Set in a small town in MA at Christmastime, the misnamed Mom Com opens with Maddi and her 9-year-old son Spence traveling cross country after she humiliated herself on TV upon losing a baking competition and then was summoned by her estranged mother to discuss an issue with her late father’s will. In a surprising twist one year after his death, she learns that he actually left his bakery to her and Wilder with no explanation and with stipulations that will require her to run it with him for a year or lose her share. Given how devastated she was by Wilder’s rejection of her at age 17, she feels betrayed by her father’s decision.

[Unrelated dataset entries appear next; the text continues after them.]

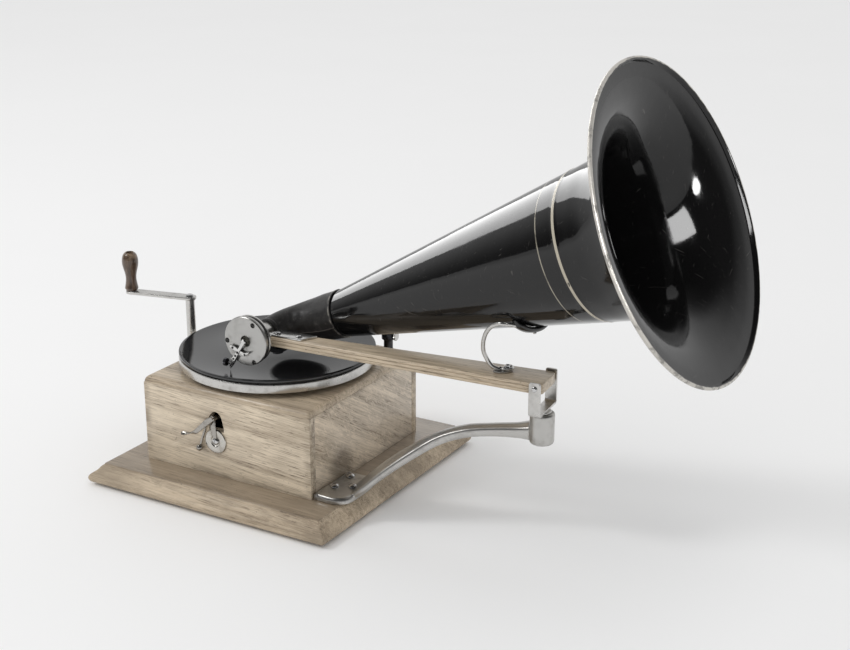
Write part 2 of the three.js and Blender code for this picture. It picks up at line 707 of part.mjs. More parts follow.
// On the left board: a guard over the winding pinion, a spine and an upper bearing lug.
function crankBracket() {
  const outline = [
    [-CASE_X, -60], [-100, -60], [-107, -50], [-112.6, -32], [-114, -6],
    [-113.6, 8], [-108, 15.4], [-100, 18], [-CASE_X, 18],
  ];
  const inside = [
    [-87, -58.4], [-99.2, -58.4], [-105.6, -49.2], [-111, -31.6], [-112.5, -6],
    [-112.1, 7.2], [-107.2, 13.9], [-99.8, 16.4], [-87, 16.4],
  ];
  const lug = [
    [-91, -9], [-91, 7], [-100, 6.2], [-106.4, 4.4],
    [-109.2, 0], [-109.2, -2.6], [-106.4, -6.8], [-100, -8.6],
  ];
  const guard = cut(slab(outline, BASE_TOP, 33.4), slab(inside, 18, 30.6));
  const spine = box(-CASE_X - 3, -CASE_X, -12, 10, 33, 84);
  const body = union(guard, spine, slab(lug, 77, 84));
  return cut(body, cyl(4.35, 30, 90, 20, ...CRANK))
    .intersect(box(-130, -CASE_X, -80, 40, BASE_TOP, 90));
}

add("crank_shaft", crankShaft(), "nickel", crank);
add("crank_arm", crankArm(), "nickel", crank);
add("crank_knob", crankKnob(), "walnut", crank);
add("crank_bracket", crankBracket(), "nickel");

// ---------------------------------------------------------------- support bracket
// The neck rises from the flange and levels off at the boss.
function bracketNeck() {
  const start = [102.2, -55.5];
  const direction = [0.9747, 0.2235];
  // Distance along, z, half width, thickness.
  const stations = [
    [8, 22.4, 20, 5], [14, 24.4, 21, 6.2], [24, 33, 21.4, 8.4], [40, 47.3, 18.2, 9.5],
    [60, 62.8, 13.4, 9.7], [84, 78.8, 7.8, 9.9], [108, 88.6, 6.8, 10], [132, 92.9, 6.4, 10.4],
    [152, 95, 6.8, 12], [170, 96.4, 7.8, 15],
  ];
  // Across as a share of the half width, up as a share of half the thickness.
  const section = [
    [-1, -0.45], [-0.72, -1], [0.72, -1], [1, -0.45],
    [1, 0.45], [0.5, 1], [-0.5, 1], [-1, 0.45],
  ];
  return skin(stations.map(([along, z, halfWidth, thick], i) => {
    const slope = pathDirection(stations, i);
    return section.map(([across, up]) => {
      const [pointAlong, pointZ] = place([along, z], slope, [0, (up * thick) / 2]);
      const point = place(start, direction, [pointAlong, across * halfWidth]);
      return [...point, Math.max(pointZ, BASE_TOP)];
    });
  }));
}

function supportBracket() {
  const flange = [
    [90.2, -83.6], [93, -86], [105, -87], [115, -85.4], [120.5, -80], [122, -73],
    [121, -40], [115.5, -33.4], [107, -31.6], [98.5, -31.6], [92, -33], [90.2, -36],
  ];
  const boss = [
    [0, BOSS_BOTTOM], [8.8, BOSS_BOTTOM], [10.2, BOSS_BOTTOM + 2],
    [10.3, BOSS_TOP - 1.6], [9, BOSS_TOP], [0, BOSS_TOP],
  ];
  return cut(
    union(bracketNeck(), slab(flange, BASE_TOP, FLANGE_TOP), turned(boss, 22, ...BOSS)),
    cyl(4.09, 91.6, 130, 20, ...BOSS),
    ...BRACKET_SCREWS.flatMap((at) => [
      cyl(2, 15, 40, 12, ...at),
      cyl(4.3, FLANGE_TOP, FLANGE_TOP + 5, 12, ...at),
    ]),
  );
}

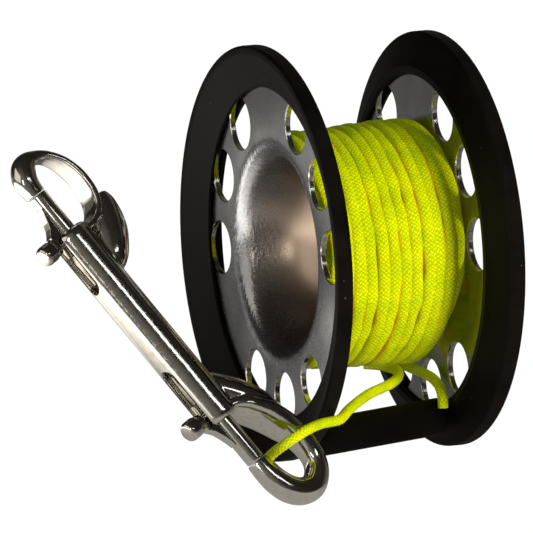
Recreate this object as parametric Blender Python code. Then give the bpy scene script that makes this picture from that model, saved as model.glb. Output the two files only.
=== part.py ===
"""Finger spool: a steel drum of two pressed dishes between two black rims, with line and a bolt snap.

The spool's axis is X and its middle is the origin while it is built. At the end everything is moved
so that the origin lies under the middle of the whole object, at the height of its lowest point.
"""

import math

import bmesh
import bpy
from mathutils import Euler, Matrix, Vector

# Shared clearances
gap = 0.0003  # between pieces that touch or run in each other
overrun = 0.002  # how far a cutter passes the wall that it cuts
weld = 0.000003  # points closer than this become one

# Rims
rim_outer_radius = 0.0475
rim_width = 0.0097  # from a rim's edge to its bore
rim_edge_width = 0.0037
rim_recess = 0.0033  # how far the outer face sinks at the bore
rim_land_width = 0.0010  # flat ring on the outer face, on which the spool lies
rim_edge_round = 0.0008
rim_bead_width = 0.0020
lip_thickness = 0.0008
outer_half_width = 0.02307  # from the spool's middle to the rim's outer face

# Dishes
sheet_thickness = 0.0014
dish_depth = 0.0043  # from the rim's outer face to the dish's flat web
dish_seat = 0.0026  # how far a dish reaches past the rim's bore, into its groove
hole_radius = 0.0060
hole_edge_width = 0.0011  # sheet between a hole and the dish's edge
hole_bowl_width = 0.0010  # sheet between a hole and the bowl's lip
hole_step = math.radians(30.0)
first_web_angle = math.radians(80.5)
web_every = 4  # one place in four stays solid

# Line on the drum
winding_diameter = 0.0021
winding_pitch = 0.00262  # rough pitch, evened out over the drum's width
winding_side_gap = 0.0006  # from the end turns to the dishes
pack_rise_left = 0.0007  # how far the pack's outside lies past the bowl's lip
pack_rise_right = 0.0019
core_inner_radius = 0.0125

# Crossbar
crossbar_radius = 0.00425
crossbar_offset = -0.0145  # towards the front, from the spool's axis
crossbar_inset_left = 0.0042  # from the rim's edge to the bar's axis
crossbar_inset_right = 0.00673
crossbar_chamfer = 0.0004

# Free line
line_diameter = 0.0024

# Bolt snap, in its own frame: Z along the barrel, X towards the hook's arm
snap_middle = Vector((-0.0613, -0.0302, -0.0093))
snap_turn = Euler((math.radians(-35.3), math.radians(-22.6), math.radians(24.4)), "XYZ")
barrel_radius = 0.0046
barrel_top = 0.0303
barrel_bottom = 0.0250
barrel_edge_round = 0.0016
slot_width = 0.0040
upper_hook_length = 0.0178  # from the barrel's mouth to the middle of the crown's rod
upper_hook_reach = 0.0113  # from the barrel's axis to the middle of the arm
upper_rod_radius = 0.0029
lower_hook_length = 0.0244
lower_hook_reach = 0.0130
lower_rod_radius = 0.0032

# Gates of the snap
bolt_radius = 0.0022
bolt_tip_round = 0.0004
bolt_tail = 0.0040  # from the stud to the bolt's inner end
gate_travel = 0.0120
spring_room = 0.0015
neck_radius = 0.0013
neck_seat = 0.0012  # how deep the neck sits in the bolt
knob_end_radius = 0.0024
knob_length = 0.0050
gusset_thickness = 0.0022  # of the web from the knob down to the bolt
upper_stud_inset = 0.0014  # from the barrel's mouth to the stud
lower_stud_inset = 0.0028

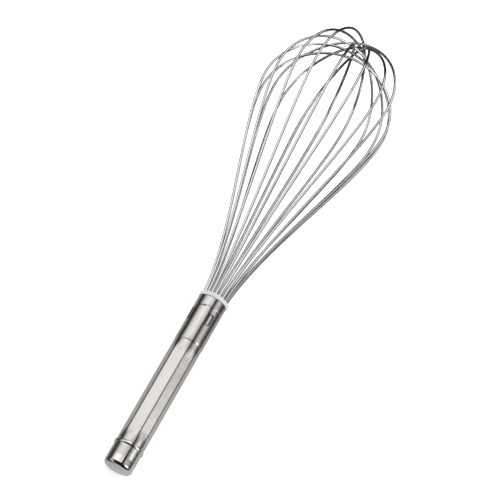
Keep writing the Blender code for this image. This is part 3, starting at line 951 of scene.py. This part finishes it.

How can she possibly give up Spence’s and her life in LA (one she struggled to build on her own as a teenage single mother) to live with her cold, judgmental mother and work side-by-side with a man who she can’t trust but is still drawn to? 

 

Over the course of two weeks, poor Maddi not only has to deal with the grief over her dad and the stress of being with her mother and Wilder, but she also has to face the judgment of the town’s citizens, the unwelcome attention and jealousy of her sperm donor Jake, and the viciousness of Wilder’s mother and on-again, off-again girlfriend. The bright spots are her precocious son Spence and her renewed friendship with Wilder’s older sister Liv, both of whom provide much-needed levity to this oft-times heavy narrative.

 

This is a worthwhile read, but don’t let the extremely poorly-illustrated, off-putting cover and title fool you into thinking that this is a fluffy holiday offering. It’s not tragic, but this clean, slow burn romance isn’t the least bit lighthearted. 

 

I received a complimentary ARC of this book from Blackstone Publishing through NetGalley in exchange for an honest review. Opinions expressed are completely my own.